## Start Data excerpt
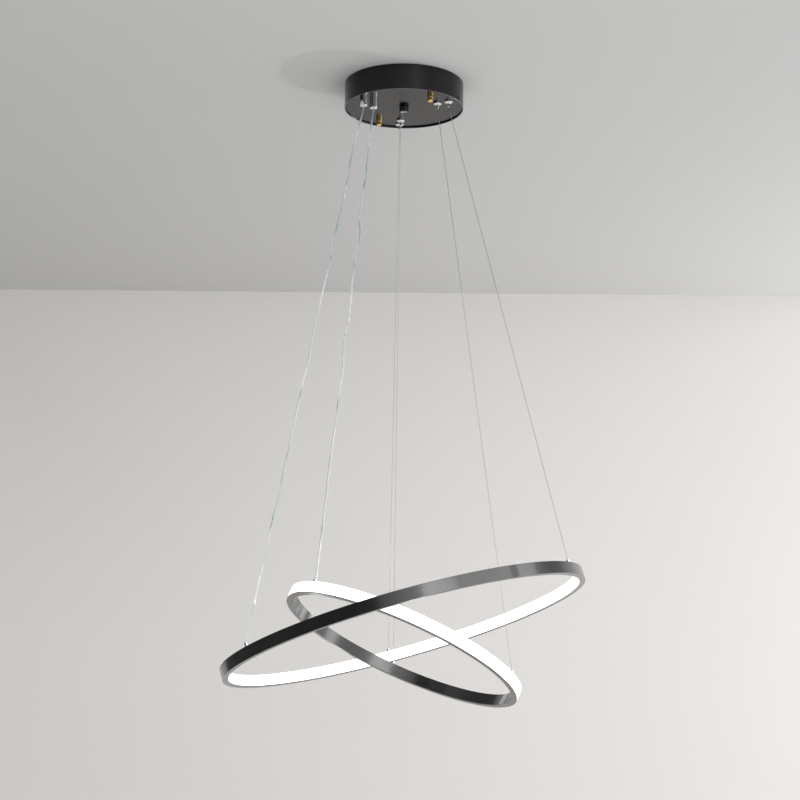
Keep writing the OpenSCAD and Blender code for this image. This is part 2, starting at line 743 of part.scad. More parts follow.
module sweep_out(r) {
    rotate_extrude($fn = 180) translate([r - ring_depth, 0]) children();
}

module channel_profile() {
    difference() {
        translate([0, -ring_h / 2]) square([ring_depth, ring_h]);
        translate([web_t, flange_t - ring_h / 2]) square([ring_depth, ring_h - 2 * flange_t]);
        translate([upper_depth, flange_t - ring_h / 2]) square([ring_depth, ring_h]);
    }
}

module diffuser_profile() {
    clip_z = ring_h / 2 - flange_t - fit - clip_t;
    low_z = flange_t + fit - ring_h / 2;
    translate([upper_depth + fit, low_z]) square([diffuser_t - fit, ring_h / 2 - low_z]);
    for (z = [clip_z, low_z]) translate([upper_depth - clip_len, z]) square([clip_len + 0.5, clip_t]);
}

// Cuts made in a channel: its seam, the joiner's screw holes and the fittings' holes
module channel_cuts(web_r, outward, fit_r, seam, turn) {
    rotate(seam) translate([web_r - ring_depth - cut, -seam_gap / 2, -ring_h])
        cube([2 * ring_depth + 2 * cut, seam_gap, 2 * ring_h]);
    joiner_screw_places(web_r, seam) {
        translate([0, 0, outward * (-web_t - cut)]) mirror([0, 0, outward > 0 ? 0 : 1])
            cylinder(h = web_t + 2 * cut, r = joiner_screw_r + hole_gap);
        mirror([0, 0, outward > 0 ? 0 : 1]) translate([0, 0, -countersink_h])
            cylinder(h = countersink_h + fit, r1 = joiner_screw_r + hole_gap,
                r2 = joiner_screw_head_r + hole_gap + fit);
    }
    for (a = [right_angle, far_angle])
        rotate(a + turn) translate([fit_r, 0, 0]) cylinder(h = ring_h, r = socket_shank_r + fit);
    rotate(cord_angle + turn) translate([fit_r, 0, 0]) cylinder(h = ring_h, r = cord_socket_shank_r + fit / 2);
}

// Screw axes at the web's outer face, local +Z away from the ring's middle
module joiner_screw_places(web_r, seam) {
    half = joiner_screw_spread / 2 / web_r * 180 / PI;
    for (s = [-1, 1])
        rotate(seam + s * half) translate([web_r, 0, 0]) rotate([0, 90, 0]) children();
}

module joiner_screw(outward) {
    mirror([0, 0, outward > 0 ? 0 : 1]) {
        translate([0, 0, -web_t - fit - joiner_t]) cylinder(h = web_t + joiner_t, r = joiner_screw_r);
        translate([0, 0, -countersink_h]) difference() {
            cylinder(h = countersink_h - fit, r1 = joiner_screw_r, r2 = joiner_screw_head_r);
            translate([0, 0, 0.3]) cylinder(h = cut, r = 0.9, $fn = 6);
        }
    }
}

module joiner_bar(low_r, web_r, seam) {
    span = joiner_span / web_r * 180 / PI;
    difference() {
        rotate(seam - span / 2) rotate_extrude(angle = span, $fn = 180)
            translate([low_r, -strip_h / 2]) square([joiner_t, strip_h]);
        joiner_screw_places(web_r, seam)
            cylinder(h = 2 * (web_t + fit + joiner_t + cut), r = joiner_screw_r + fit / 2, center = true);
    }
}

module strip_arc(low_r, seam, chip_side) {
    gap_angle = (joiner_span + 6) / low_r * 180 / PI;
    chips = floor(2 * PI * low_r * (1 - gap_angle / 360) / chip_pitch);
    rotate(seam + gap_angle / 2) rotate_extrude(angle = 360 - gap_angle, $fn = 180)
        translate([low_r, -strip_h / 2]) square([strip_t, strip_h]);
    for (k = [0:chips - 1])
        rotate(seam + gap_angle / 2 + (k + 0.5) * (360 - gap_angle) / chips)
            translate([chip_side > 0 ? low_r + strip_t - 0.1 : low_r + 0.1 - chip_size.x,
                -chip_size.y / 2, -chip_size.z / 2])
                cube(chip_size);
}

// The cord's last stretch: down through the socket and across to the strip
module pigtail(fit_r, strip_r) {
    low_z = ring_h / 2 - flange_t - pigtail_drop;
    translate([fit_r, 0, low_z]) cylinder(h = ring_h / 2 + cord_socket_h - low_z, r = cord_r - fit / 2);
    translate([min(fit_r, strip_r), 0, low_z]) rotate([0, 90, 0])
        cylinder(h = abs(fit_r - strip_r), r = 1.2);
    translate([fit_r, 0, low_z]) sphere(r = cord_r - fit / 2);
}

module wire_socket() {
    exit_r = wire_r / cos(ball_exit_angle);
    exit_h = socket_h - ball_h;
    difference() {
        union() {
            translate([0, 0, ring_h / 2]) cylinder(h = socket_h, r = socket_r);
            translate([0, 0, ring_h / 2 - flange_t - rivet_h])
                cylinder(h = flange_t + rivet_h + 0.5, r = socket_shank_r);
            translate([0, 0, ring_h / 2 - flange_t - rivet_h]) cylinder(h = rivet_h - fit / 2, r = rivet_r);
        }
        translate([0, 0, ring_h / 2 + ball_h]) {
            sphere(r = ball_r + run_fit);
            cylinder(h = exit_h + fit, r1 = exit_r, r2 = exit_r + (exit_h + fit) * tan(ball_exit_angle));
        }
    }
}

module cord_socket() {
    difference() {
        union() {
            translate([0, 0, ring_h / 2]) cylinder(h = cord_socket_h, r = socket_r);
            translate([0, 0, ring_h / 2 - flange_t]) cylinder(h = flange_t + 0.5, r = cord_socket_shank_r);
        }
        translate([0, 0, ring_h / 2 - flange_t - cut])
            cylinder(h = flange_t + cord_socket_h + 2 * cut, r = cord_r + fit / 2);
    }
}

module wire_sockets(fit_r, turn) {
    for (a = [right_angle, far_angle]) rotate(a + turn) translate([fit_r, 0, 0]) wire_socket();
}

// Large ring

module large_channel() {
    color([0.16, 0.16, 0.17]) place_large() difference() {
        sweep_in(large_r) channel_profile();
        channel_cuts(large_r, 1, large_fit_r, large_seam_angle, large_turn);
    }
}

module large_diffuser() {
    color([1, 1, 0.98]) place_large() sweep_in(large_r) diffuser_profile();
}

module large_led_strip() {
    strip_r = large_r - web_t - fit - strip_t;
    color([0.95, 0.93, 0.8]) place_large() {
        strip_arc(strip_r, large_seam_angle, -1);
        rotate(cord_angle + large_turn) pigtail(large_fit_r, strip_r + strip_t / 2);
    }
}

module large_joiner() {
    color([0.75, 0.75, 0.77]) place_large()
        joiner_bar(large_r - web_t - fit - joiner_t, large_r, large_seam_angle);
}

module large_joiner_screws() {
    color([0.5, 0.5, 0.52]) place_large() joiner_screw_places(large_r, large_seam_angle) joiner_screw(1);
}

module large_wire_sockets() {
    color([0.85, 0.85, 0.87]) place_large() wire_sockets(large_fit_r, large_turn);
}

module large_cord_socket() {
    color([0.85, 0.85, 0.87]) place_large()
        rotate(cord_angle + large_turn) translate([large_fit_r, 0, 0]) cord_socket();
}

// Small ring

module small_channel() {
    color([0.16, 0.16, 0.17]) place_small() difference() {
        sweep_out(small_r) channel_profile();
        channel_cuts(small_r - ring_depth, -1, small_fit_r, small_seam_angle, small_turn);
    }
}

module small_diffuser() {
    color([1, 1, 0.98]) place_small() sweep_out(small_r) diffuser_profile();
}

module small_led_strip() {
    strip_r = small_r - ring_depth + web_t + fit;
    color([0.95, 0.93, 0.8]) place_small() {
        strip_arc(strip_r, small_seam_angle, 1);
        rotate(cord_angle + small_turn) pigtail(small_fit_r, strip_r + strip_t / 2);
    }
}

module small_joiner() {
    color([0.75, 0.75, 0.77]) place_small()
        joiner_bar(small_r - ring_depth + web_t + fit, small_r - ring_depth, small_seam_angle);
}

module small_joiner_screws() {
    color([0.5, 0.5, 0.52]) place_small()
        joiner_screw_places(small_r - ring_depth, small_seam_angle) joiner_screw(-1);
}

module small_wire_sockets() {
    color([0.85, 0.85, 0.87]) place_small() wire_sockets(small_fit_r, small_turn);
}

module small_cord_socket() {
    color([0.85, 0.85, 0.87]) place_small()
        rotate(cord_angle + small_turn) translate([small_fit_r, 0, 0]) cord_socket();
}

canopy_wall();
canopy_plate();
side_screws();
ceiling_bracket();
bracket_studs();
stud_lock_nuts();
thumb_nuts();
centre_nipple();
centre_nut();
centre_lock_nut();
driver_tray();
led_driver();
driver_screws();
terminal_block();
mains_lead();
gland_barrels();
gland_caps();
gland_bushes();
gland_lock_nuts();
gland_grub_screws();
large_inner_lead();
small_inner_lead();
gripper_flanges();
gripper_barrels();
gripper_lock_nuts();
gripper_springs();
large_right_plunger();
large_right_cage();
large_far_plunger();
large_far_cage();
small_right_plunger();
small_right_cage();
small_far_plunger();
small_far_cage();
large_right_wire();
large_far_wire();
small_right_wire();
small_far_wire();
large_power_cord();
small_power_cord();
large_cord_tail();
small_cord_tail();
large_wire_balls();
small_wire_balls();
large_channel();
large_diffuser();
large_led_strip();
large_joiner();
large_joiner_screws();
large_wire_sockets();
large_cord_socket();
small_channel();
small_diffuser();
small_led_strip();
small_joiner();
small_joiner_screws();
small_wire_sockets();
small_cord_socket();
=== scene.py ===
import json
from math import atan2, cos, hypot, pi, radians, sin

import bmesh
import bpy
from bpy.props import FloatProperty, FloatVectorProperty, PointerProperty
from bpy.types import Operator, Panel, PropertyGroup
from mathutils import Matrix, Vector

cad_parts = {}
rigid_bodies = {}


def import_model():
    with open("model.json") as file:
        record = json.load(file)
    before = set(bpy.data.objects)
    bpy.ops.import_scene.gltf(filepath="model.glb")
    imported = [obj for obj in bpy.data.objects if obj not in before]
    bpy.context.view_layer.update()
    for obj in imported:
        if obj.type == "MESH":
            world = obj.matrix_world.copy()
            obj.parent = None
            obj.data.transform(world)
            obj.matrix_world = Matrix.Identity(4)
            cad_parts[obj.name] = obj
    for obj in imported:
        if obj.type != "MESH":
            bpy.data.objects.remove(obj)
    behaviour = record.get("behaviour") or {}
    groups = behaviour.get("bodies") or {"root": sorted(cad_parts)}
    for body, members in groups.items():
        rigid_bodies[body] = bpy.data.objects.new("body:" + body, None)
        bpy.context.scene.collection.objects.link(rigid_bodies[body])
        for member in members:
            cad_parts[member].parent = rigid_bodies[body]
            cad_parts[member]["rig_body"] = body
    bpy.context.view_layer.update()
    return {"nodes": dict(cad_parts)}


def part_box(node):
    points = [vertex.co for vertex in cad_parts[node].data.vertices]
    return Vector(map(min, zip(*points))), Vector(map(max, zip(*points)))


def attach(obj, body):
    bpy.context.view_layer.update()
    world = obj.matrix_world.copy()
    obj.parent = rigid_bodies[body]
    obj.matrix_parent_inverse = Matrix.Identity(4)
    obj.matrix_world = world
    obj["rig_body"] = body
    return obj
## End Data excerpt
# [Problem details]
Print the lines from the line with "canopy_wall();" to the line with "for body, members" exactly, and print nothing else. Both of those lines are included.

# [Written answer]
canopy_wall();
canopy_plate();
side_screws();
ceiling_bracket();
bracket_studs();
stud_lock_nuts();
thumb_nuts();
centre_nipple();
centre_nut();
centre_lock_nut();
driver_tray();
led_driver();
driver_screws();
terminal_block();
mains_lead();
gland_barrels();
gland_caps();
gland_bushes();
gland_lock_nuts();
gland_grub_screws();
large_inner_lead();
small_inner_lead();
gripper_flanges();
gripper_barrels();
gripper_lock_nuts();
gripper_springs();
large_right_plunger();
large_right_cage();
large_far_plunger();
large_far_cage();
small_right_plunger();
small_right_cage();
small_far_plunger();
small_far_cage();
large_right_wire();
large_far_wire();
small_right_wire();
small_far_wire();
large_power_cord();
small_power_cord();
large_cord_tail();
small_cord_tail();
large_wire_balls();
small_wire_balls();
large_channel();
large_diffuser();
large_led_strip();
large_joiner();
large_joiner_screws();
large_wire_sockets();
large_cord_socket();
small_channel();
small_diffuser();
small_led_strip();
small_joiner();
small_joiner_screws();
small_wire_sockets();
small_cord_socket();
=== scene.py ===
import json
from math import atan2, cos, hypot, pi, radians, sin

import bmesh
import bpy
from bpy.props import FloatProperty, FloatVectorProperty, PointerProperty
from bpy.types import Operator, Panel, PropertyGroup
from mathutils import Matrix, Vector

cad_parts = {}
rigid_bodies = {}


def import_model():
    with open("model.json") as file:
        record = json.load(file)
    before = set(bpy.data.objects)
    bpy.ops.import_scene.gltf(filepath="model.glb")
    imported = [obj for obj in bpy.data.objects if obj not in before]
    bpy.context.view_layer.update()
    for obj in imported:
        if obj.type == "MESH":
            world = obj.matrix_world.copy()
            obj.parent = None
            obj.data.transform(world)
            obj.matrix_world = Matrix.Identity(4)
            cad_parts[obj.name] = obj
    for obj in imported:
        if obj.type != "MESH":
            bpy.data.objects.remove(obj)
    behaviour = record.get("behaviour") or {}
    groups = behaviour.get("bodies") or {"root": sorted(cad_parts)}
    for body, members in groups.items():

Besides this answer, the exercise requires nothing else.